Barn doors, on the other hand, install across the doorway and along the outside of the adjacent wall. This makes them much easier to install because the track can be seen at all times, without needing to open the wall or refinish it after installing the track. The track can be installed on any wall, no matter how thin or if it is load-bearing.
Since the track is visible at all times, however, that means it is often larger and more decorative than the pocket-door track. This makes handling it slightly more difficult as well as more expensive to purchase.
The biggest difference in cost between a pocket door and a barn door generally comes from the installation. Pocket doors can be very difficult to install in an existing wall, which can drive up the final cost considerably. In fact, pocket doors are most commonly installed in new construction for this reason.
Both doors have a starting cost of around $400 for a 30-inch solid wood door. But while the cost of installation for a barn door is around $100 to $300 regardless of new construction or an existing wall, a pocket door’s installation costs range from $100 to $500 for new construction and $1,000 to $2,500 for installation in an existing wall. That makes the total cost of a barn door between $500 and $700, while costs range for a pocket door from $500 to $2,900 installed.
If you need to shut the door tightly for privacy, light blocking, or sound diminishing purposes, a tight seal may be necessary. Some pocket doors and barn doors may slide easily to fit across the doorway but are not designed to shut tightly. Some may have a locking or catching mechanism that can hold the door shut, but if the track or door becomes even slightly out of alignment, the door may gap slightly at the top or bottom, preventing it from making a tight seal. This can be true of either style of door.
Both styles require some maintenance. Because they each slide along a track, it must be kept in good condition, free of any debris that could cause the door or rollers to catch. They may also require periodic oiling or rehanging if the track sags.
Because a barn door is completely visible and easily reached, this maintenance is often easier to carry out than on a pocket door. For the pocket door, at least half the track is concealed in the wall, which can make maintenance more difficult.
Both doors involve a track, which can sometimes cause problems with durability. It comes down mostly to the quality of the track and the materials that go into making it.
Both doors may come off their tracks, become difficult to roll, may squeal or squeak if not lubricated, and may gap or hang, making them difficult to seal and lock. However, barn doors often have a larger track because the door is visible. This means that the track may experience fewer issues over time than the smaller pocket door track.

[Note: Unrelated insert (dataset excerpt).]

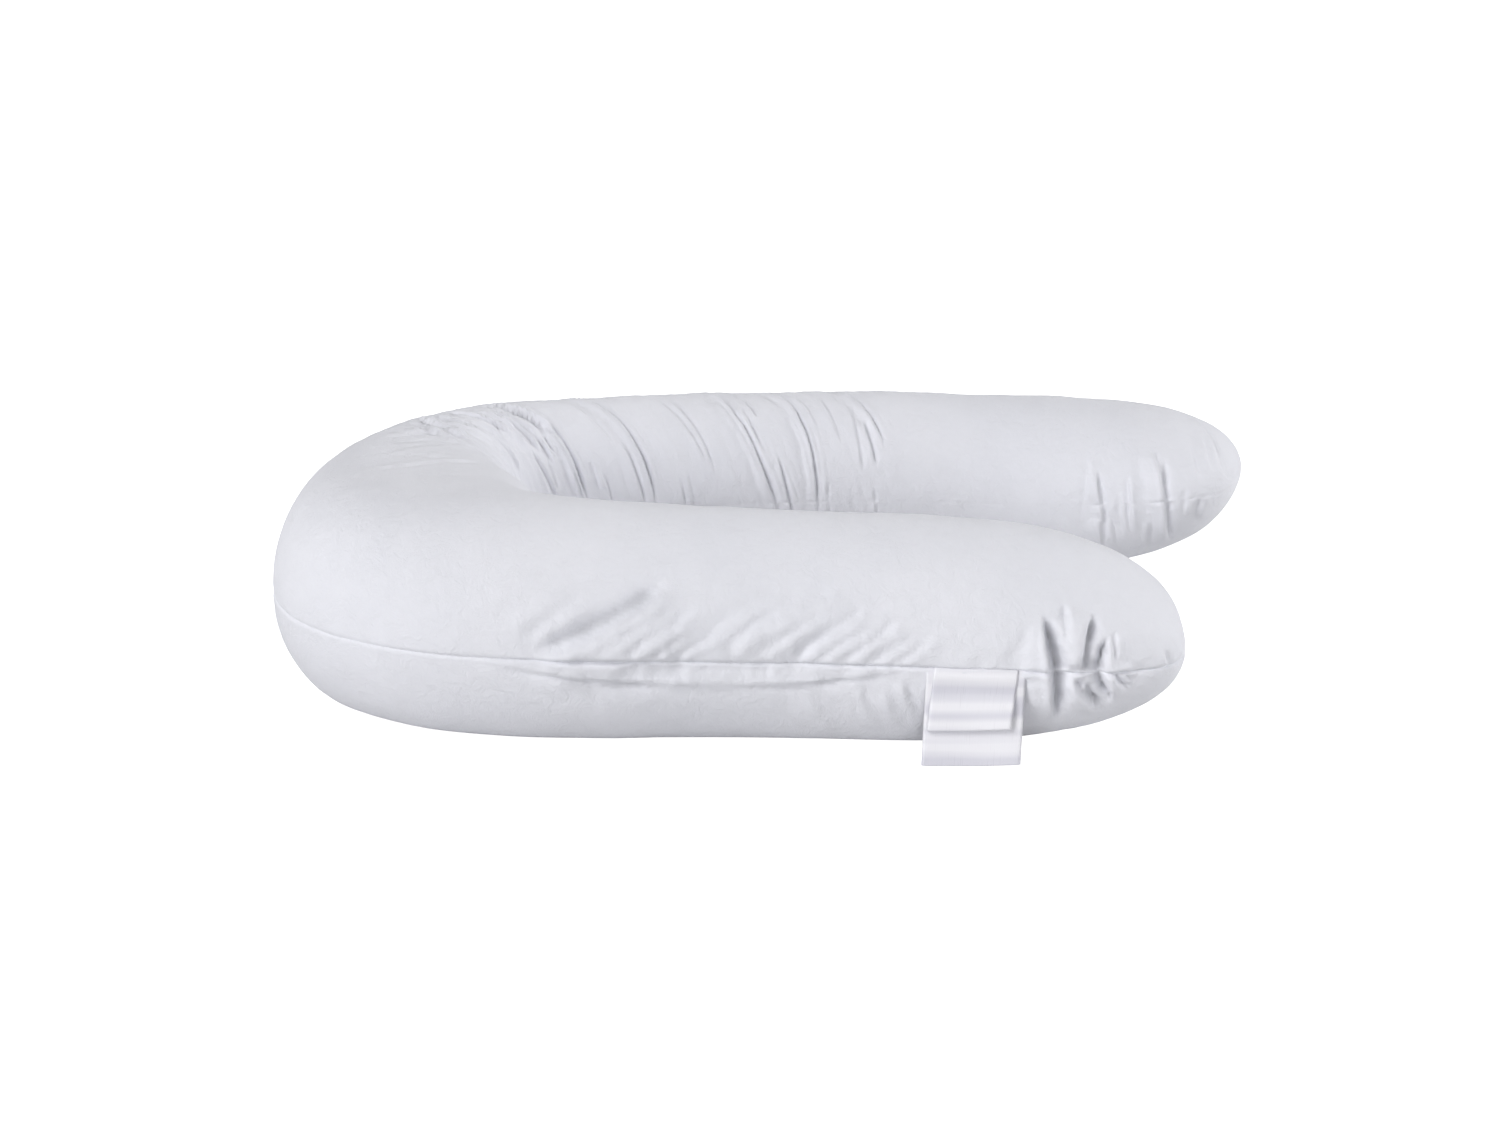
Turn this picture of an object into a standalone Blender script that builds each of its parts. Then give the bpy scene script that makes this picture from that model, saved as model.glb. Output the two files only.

Barn doors are more accessible to fix issues when they occur, so major problems are less common than with pocket doors, where a small issue may get out of hand because it cannot be easily reached.
Pocket and barn doors are not designed for acoustic insulation in general. It is possible to add some acoustic paneling to the doors themselves to reduce sound, but this can make the doors heavier and more inclined to come off their tracks.
When the doors open and close properly, they should operate smoothly with little to no sound. However, both doors may develop squeaks or squeals if they are not properly oiled on a regular basis. However, barn doors are easier to lubricate than pocket doors, which may make them easier to keep quiet.
Both doors are meant to slide, which can make them easier to use for a person requiring mobility aids. One does not have to move out of the door’s way when opening it. However, of the two, pocket doors are considered more accessible, because they are generally lighter and, therefore, easier to slide.
Neither door adds much to the value of the home. Barn doors are a very specific style that may not appeal to everyone, while pocket doors can sometimes be difficult to maintain, which may also limit their appeal.